"Introduction to Instrumental Analysis", second edition, contains 28 chapters and approximately 1100 pages which deal with an introduction to most aspects of electricity and electronics including computers and computer interfacing to analytical instruments, and all of the major categories of the instrumental methods of chemical analysis. The text has been updated from the first edition to include recent advances in instrumentation. The writing has been revised in order to make it more understandable to students and other readers.
The instrumental methods of analysis that are described in the text include all of the major absorptive and luminescent spectral methods, the atomic and ionic spectral methods including atomic absorption, atomic and ionic emission, and laser-enhanced ionization, chemiluminescence and electrochemiluminescence, photoacoustic spectroscopy, radiative scattering, refractometry, nuclear magnetic resonance, electron spin resonance, multiple x-ray methods, radiochemical methods, mass spectrometry, all of the major electroanalytical methods, all of the major chromatographic methods, thermal analysis, and automated laboratory analysis including the use of laboratory robots and control loops.
The appendixes include the answers to all of the problems, a listing of ASCII characters, abbreviations that are used in the text, and mathematical constants that are used in the text
Robert D. Braun received the B.A. degree in chemistry from the University of Colorado- Boulder, and the M.S. and Ph.D. in analytical chemistry from the University of Connecticut-Storrs. He has taught analytical chemistry and other courses at the University of Michigan-Ann Arbor, the University of Illinois-Urbana, Vassar College -Poughkeepsie, New York, and for 31 years he was at the University of Louisiana -Lafayette. From 1992-2008 he was head of the chemistry department at the University of Louisiana-Lafayette. He retired in 2008.
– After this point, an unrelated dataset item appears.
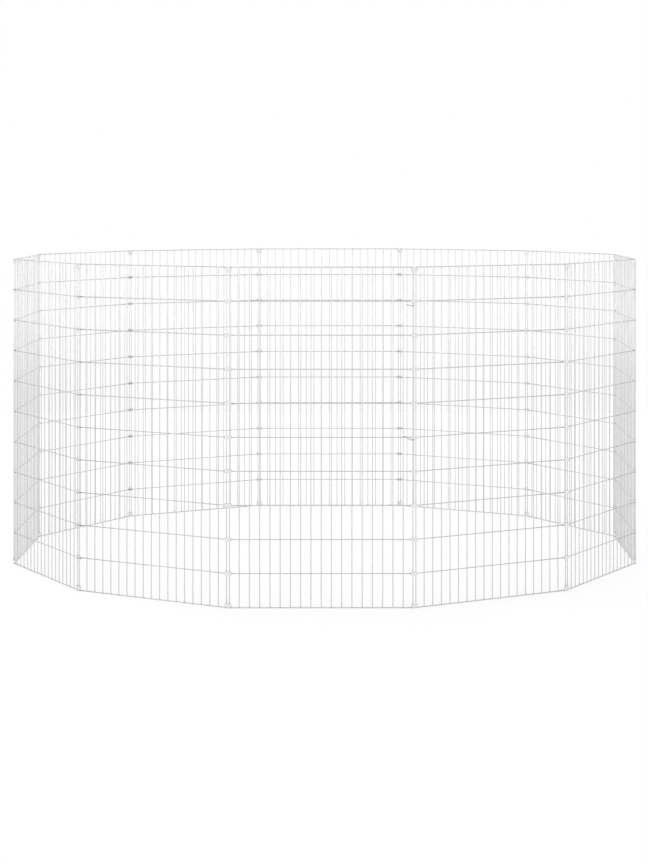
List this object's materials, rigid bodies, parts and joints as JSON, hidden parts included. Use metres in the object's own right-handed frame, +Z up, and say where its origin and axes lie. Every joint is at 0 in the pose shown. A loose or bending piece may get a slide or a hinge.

He is the author of "Introduction to Chemical Analysis", McGraw-Hill, 1982, coauthor of "Applications of Chemical Analysis", McGraw-Hill, 1982, and of entries in the New Encyclopedia Britannica (1993) and the Macmillan Encyclopedia of Chemistry, 1997. He has numerous publications in technical and chemical education journals. Currently he is a member of the American Chemical Society, the Electrochemical Society, Sigma Xi, the Scientific Research Society and the honor society of Phi Kappa Phi.